After a little while she turned to Mehmet and me and said: ‘Say goodbye to your mother.’
We began to cry and she said sharply: ‘Your mother will come to see you sometimes. Do not cry.’
So we leaned towards our mother and brushed her hands with our lips. I longed for a kind word from her, for a look that held expression but her face remained closed, empty, with nothing in it for us. We watched her go through the big glass door then her shadow preceding her down the glittering steps, but she did not look back or give any sign of her feelings. Was she distressed at having to leave us here – or hard, as we had never known before? We could not know, we little insignificant two who stood beside the plump German matron, who told us to kiss each other goodbye – for Mehmet was to be taken to the Kindergarten, a separate building from the one we were in.
Mehmet clung to my arm and would not let me go, his brown eyes asking what was happening to us, and I whispered to him that everything would be all right, that I would soon be seeing him again. A red-haired nurse led him away, a small, silent boy of three and a half who did not know what to make of this topsy-turvy
world. Another nurse took me from the Matron’s side and I was bathed and put into a drab, grey uniform – a charity school’s uniform. Next I was taken to the dormitory and shown my bed, a narrow iron bed with a white coverlet and a low stool beside it for my folded clothes each night. I was then shown the classroom and the place where I was to sit, the dining-room and the Sister to whom I was responsible, a gimlet-eyed woman with no understanding of children. Big-boned she was and sadistic, with enormous red hands capable of chastisement. Timidly I asked her if I could see my brother and she snapped that I could not and that, furthermore, it would be as well for me to learn to speak only when spoken to. And during the whole of the time I remained in that school, some two years, I never saw Mehmet, even though once I heard my mother begging the Matron to let him see me occasionally, as he was fretting for me. But the uncaring Matron said that the rules of the school must be abided by. It was ‘verboten’ for the juniors to mix with the kindergarten and the Matron was not a German for nothing. Verboten was verboten and that was all there was to it.

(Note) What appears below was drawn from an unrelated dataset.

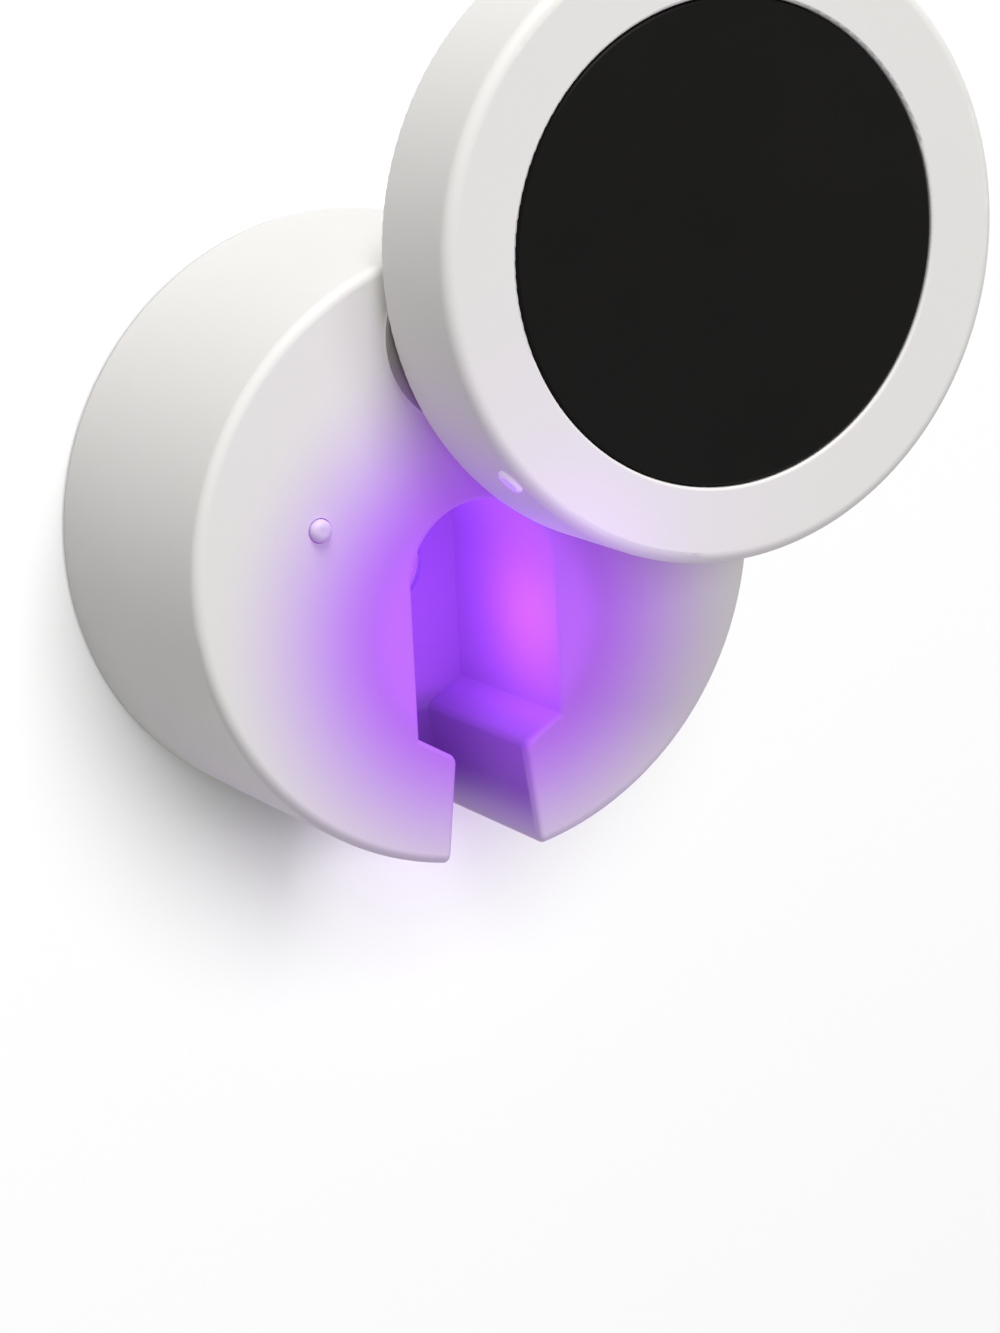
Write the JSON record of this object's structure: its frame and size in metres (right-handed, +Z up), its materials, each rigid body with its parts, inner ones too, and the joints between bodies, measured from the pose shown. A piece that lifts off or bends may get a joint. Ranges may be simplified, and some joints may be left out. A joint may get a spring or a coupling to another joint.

The food was very good at first and everywhere very clean and always smelling of disinfectant. We had classes every day and there was no chance of dreaming over the lessons, for the teachers would pull one back to attention in their excruciatingly bad Turkish, and the punishments even included going without meals. Twice a week we had singing lessons. One of the Sisters would play the piano and we would sing old Turkish and German folk-songs, enjoying ourselves for it was one of the few times we could really let ourselves go and shout as loudly as we wished. In the evenings we used to gather in the garden, that lovely wilderness which looked out across the Marmara, and the busy sisters would form us into martial lines about the Turkish flag. Lustily we would chant ‘Deutschland über Alles!’ and, as an afterthought, ‘Padişahim çok yaşa!’ We were all too young to see the irony of this.